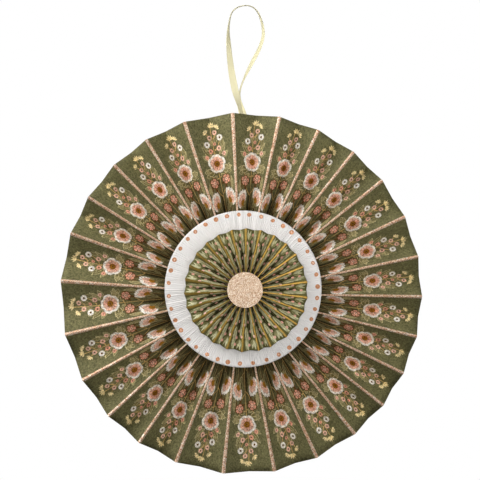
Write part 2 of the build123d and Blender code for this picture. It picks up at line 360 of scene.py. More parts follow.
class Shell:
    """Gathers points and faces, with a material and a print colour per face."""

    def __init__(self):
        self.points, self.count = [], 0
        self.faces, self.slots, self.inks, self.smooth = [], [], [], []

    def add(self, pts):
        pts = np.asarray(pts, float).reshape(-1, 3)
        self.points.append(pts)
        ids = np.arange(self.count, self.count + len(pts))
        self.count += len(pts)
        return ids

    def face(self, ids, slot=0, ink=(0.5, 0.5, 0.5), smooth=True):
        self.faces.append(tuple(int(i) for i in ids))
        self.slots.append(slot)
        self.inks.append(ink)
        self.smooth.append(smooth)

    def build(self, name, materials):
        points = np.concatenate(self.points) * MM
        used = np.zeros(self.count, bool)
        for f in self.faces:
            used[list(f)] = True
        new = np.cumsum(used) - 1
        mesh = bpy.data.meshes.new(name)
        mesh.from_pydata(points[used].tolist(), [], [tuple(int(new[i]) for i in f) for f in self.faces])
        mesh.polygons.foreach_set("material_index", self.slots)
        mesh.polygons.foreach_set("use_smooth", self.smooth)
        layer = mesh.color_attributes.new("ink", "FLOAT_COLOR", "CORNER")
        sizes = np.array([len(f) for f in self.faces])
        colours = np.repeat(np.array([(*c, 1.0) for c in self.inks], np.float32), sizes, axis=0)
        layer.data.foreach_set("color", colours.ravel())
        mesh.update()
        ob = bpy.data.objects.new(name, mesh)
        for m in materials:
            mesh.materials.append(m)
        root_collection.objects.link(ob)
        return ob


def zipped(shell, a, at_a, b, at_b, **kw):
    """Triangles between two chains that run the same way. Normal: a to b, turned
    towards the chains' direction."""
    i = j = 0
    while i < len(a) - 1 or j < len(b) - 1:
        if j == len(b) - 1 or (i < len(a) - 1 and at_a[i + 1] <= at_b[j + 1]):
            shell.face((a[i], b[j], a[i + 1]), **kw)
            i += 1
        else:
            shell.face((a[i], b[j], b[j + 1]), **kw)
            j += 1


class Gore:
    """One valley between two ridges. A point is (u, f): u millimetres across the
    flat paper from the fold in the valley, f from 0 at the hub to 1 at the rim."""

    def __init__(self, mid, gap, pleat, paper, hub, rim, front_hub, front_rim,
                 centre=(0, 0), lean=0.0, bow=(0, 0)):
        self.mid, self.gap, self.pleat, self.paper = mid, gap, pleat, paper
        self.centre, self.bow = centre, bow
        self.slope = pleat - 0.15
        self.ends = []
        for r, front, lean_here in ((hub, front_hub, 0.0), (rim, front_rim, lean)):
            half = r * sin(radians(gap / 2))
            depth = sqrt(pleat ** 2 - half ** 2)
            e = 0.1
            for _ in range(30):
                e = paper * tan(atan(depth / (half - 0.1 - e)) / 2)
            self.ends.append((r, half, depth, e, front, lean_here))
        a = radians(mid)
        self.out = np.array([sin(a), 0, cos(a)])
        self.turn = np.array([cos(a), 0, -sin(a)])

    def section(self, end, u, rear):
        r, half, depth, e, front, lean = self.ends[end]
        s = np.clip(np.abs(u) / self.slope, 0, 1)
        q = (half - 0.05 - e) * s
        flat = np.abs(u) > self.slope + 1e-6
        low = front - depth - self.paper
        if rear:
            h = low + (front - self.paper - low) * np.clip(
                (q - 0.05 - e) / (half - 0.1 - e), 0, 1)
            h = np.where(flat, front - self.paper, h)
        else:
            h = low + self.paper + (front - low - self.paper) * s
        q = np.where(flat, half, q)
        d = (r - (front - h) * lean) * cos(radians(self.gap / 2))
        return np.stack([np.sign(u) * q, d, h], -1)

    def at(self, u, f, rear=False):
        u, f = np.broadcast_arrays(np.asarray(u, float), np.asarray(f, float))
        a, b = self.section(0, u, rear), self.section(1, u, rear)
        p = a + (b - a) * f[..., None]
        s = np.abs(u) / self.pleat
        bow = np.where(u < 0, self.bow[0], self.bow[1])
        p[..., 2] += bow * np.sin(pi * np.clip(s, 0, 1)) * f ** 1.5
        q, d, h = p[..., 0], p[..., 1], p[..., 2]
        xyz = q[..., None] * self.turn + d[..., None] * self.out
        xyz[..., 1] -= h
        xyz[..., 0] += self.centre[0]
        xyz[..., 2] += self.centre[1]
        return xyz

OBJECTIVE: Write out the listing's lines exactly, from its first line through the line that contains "and faces, with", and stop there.

FINAL ANSWER:
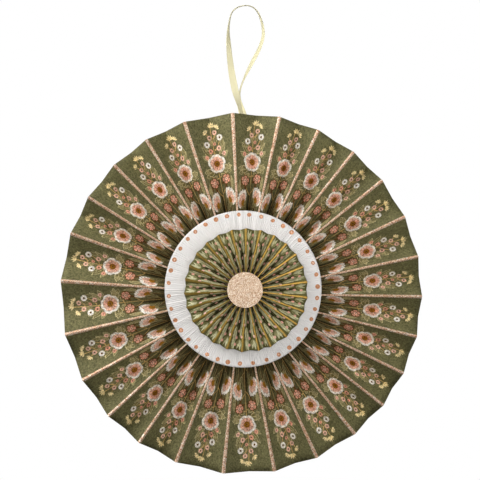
Write part 2 of the build123d and Blender code for this picture. It picks up at line 360 of scene.py. More parts follow.
class Shell:
    """Gathers points and faces, with a material and a print colour per face."""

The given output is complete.